Malgré les exercices, les pilotes ne peuvent tout prévoir. A un moment, il faut se lancer dans le dé-passement. D’abord en se retrouvant à moins d’une seconde de la voiture qui précède, ce qui permet, sur deux zones du circuit, d’utiliser le fameux DRS. « Mais c’est compliqué, relate Ocon, parce que quand on a une voiture devant nous, l’aéro est complètement perturbé... On va perdre en grip, en performance, la voiture va commencer à glisser, on va donc user nos pneus qui vont surchauffer. Il n’est donc pas si simple de revenir à moins d’une seconde de la voiture de devant. »

Une fois l’objectif en vue, il faut alors enclencher le DRS, cette aide artificielle qu’évoque Ocon et qui retire, durant un court moment, l’appui de l’aileron arrière, enlève de la résistance à l’air et permet de gagner en vitesse de pointe. On sollicite ensuite la partie hybride du moteur qui, depuis 2014, possède des batteries qu’il faut penser à recharger. Gasly explique : « Sur mon moteur, j’ai différents modes qui rechargent de 10, 20, ou 30% de la batterie. Mais ce sont des modes qui me font perdre un peu de performance, entre un et trois dixièmes au tour. » Sur son volant s'affiche le niveau de batterie - comme celui de votre téléphone portable.
Le pilote est prêt à passer à l’action. « Comme celui qui est devant nous ne peut pas utiliser son DRS, on se rapproche rapidement pour tenter notre attaque », dissèque Ocon.
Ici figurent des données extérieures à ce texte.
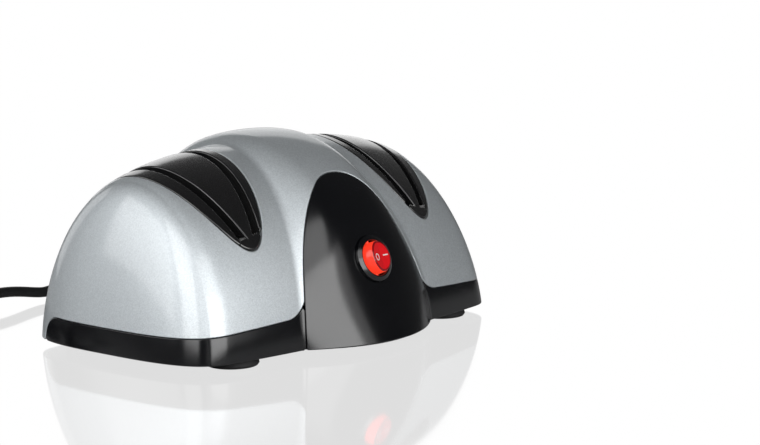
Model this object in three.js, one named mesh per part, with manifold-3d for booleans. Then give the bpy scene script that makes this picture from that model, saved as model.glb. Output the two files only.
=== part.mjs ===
// Electric knife sharpener: two grinding stations on one motor shaft, under a domed two-lobed housing.
// Millimetres, +Z up, +X along the housing, the switch panel faces -Y, the feet stand on z = 0.
import * as THREE from "three";
import { mergeVertices } from "three/addons/utils/BufferGeometryUtils.js";
import Module from "manifold-3d";

const wasm = await Module();
wasm.setup();

// Driving sizes of the housing
const footHeight = 4; // the underside of the base stands this far above the table
const wall = 2.6; // housing wall
const gap = 0.3; // clearance between two pieces that meet
const overrun = 1; // how far a cut runs past what it cuts
const halfTurn = Math.PI;
const quarterTurn = Math.PI / 2;

// Each lobe is an arched loaf: a superellipse in Y and Z, closed by a rounded end
const lobe = {
  halfLength: 111.5,
  capLength: 23.6,
  capPower: 3,
  endHalfDepth: 60,
  frontBow: 9, // how much deeper the middle is than the ends
  bowMargin: 11.5, // the bow and the rise run out this far before the end
  endHeight: 80,
  rise: 10.1, // how much the crest climbs towards the middle
  riseMargin: 15.7,
  risePower: 2.96,
  sectionPower: 1.9,
  endLean: 11.6, // how far the crest of an end stands back from its foot
};

// The dome between the lobes: a crest, two straight flanks and an arched section
const dome = {
  height: 95.5,
  crown: 2,
  crestHalfWidth: 23.7,
  flankFall: 1.1, // millimetres down for each millimetre out
  crestBlend: 8.8,
  halfDepth: 77.2,
  reach: 90.1, // where its depth would run out, sideways
  sectionPower: 2.14,
  footFlare: 7.5, // how much further out its foot stands, in front and at the back
  flareHalfSpan: 50,
  flareTurn: THREE.MathUtils.degToRad(28), // the flare has run out this far round the section
  flarePower: 1.8,
};
const creaseBlend = 1.5; // softens the valley between dome and lobe
const backLean = 5.2; // the crest stands this far behind the middle of the base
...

C’est l’étape numéro une, après laquelle il faut donc déclencher sa batterie. « Parce que la déployer sans parvenir à prendre l’avantage, c’est tirer une balle à blanc : à un moment on peut se retrouver sans batterie », poursuit Ocon.

L’opération se fait dans le silence entre le pilote et le stand. « Généralement, si ce n'est pas pour nous donner de la performance (en donnant des indications pour augmenter la puissance du moteur, par exemple), notre ingénieur se tait, ajoute Gasly. En revanche, s’il peut nous procurer un avantage, il le fait. »


Reste à dépasser et gérer la défense de l’adversaire. « L’idée, confie Gasly, c’est de rester le plus proche possible à l'entrée des lignes droites, ce qui n'est pas simple parce qu'on perd pas mal d'adhérence. Donc il faut essayer de le faire le plus rapidement possible, être efficace. »

Une fois le dépassement réalisé, il ne faut pas s’endormir sur la satisfaction d’avoir gagné une place de mieux... «Psychologiquement, c’est toujours plaisant, bien sûr », avoue Ocon, mais au-delà du plaisir personnel, il ne faut pas oublier les enjeux du classement final : « Il sont énormes pour chaque équipe, qu’il s’agisse du classement constructeurs ou du classement des pilotes, alors quand, en termes de points, on est proche d’une écurie ou d’un pilote, et qu’on réussit notre dépassement, on est heureux, mais on sait qu’il ne faut pas s’arrêter là », insiste le pilote Alpine.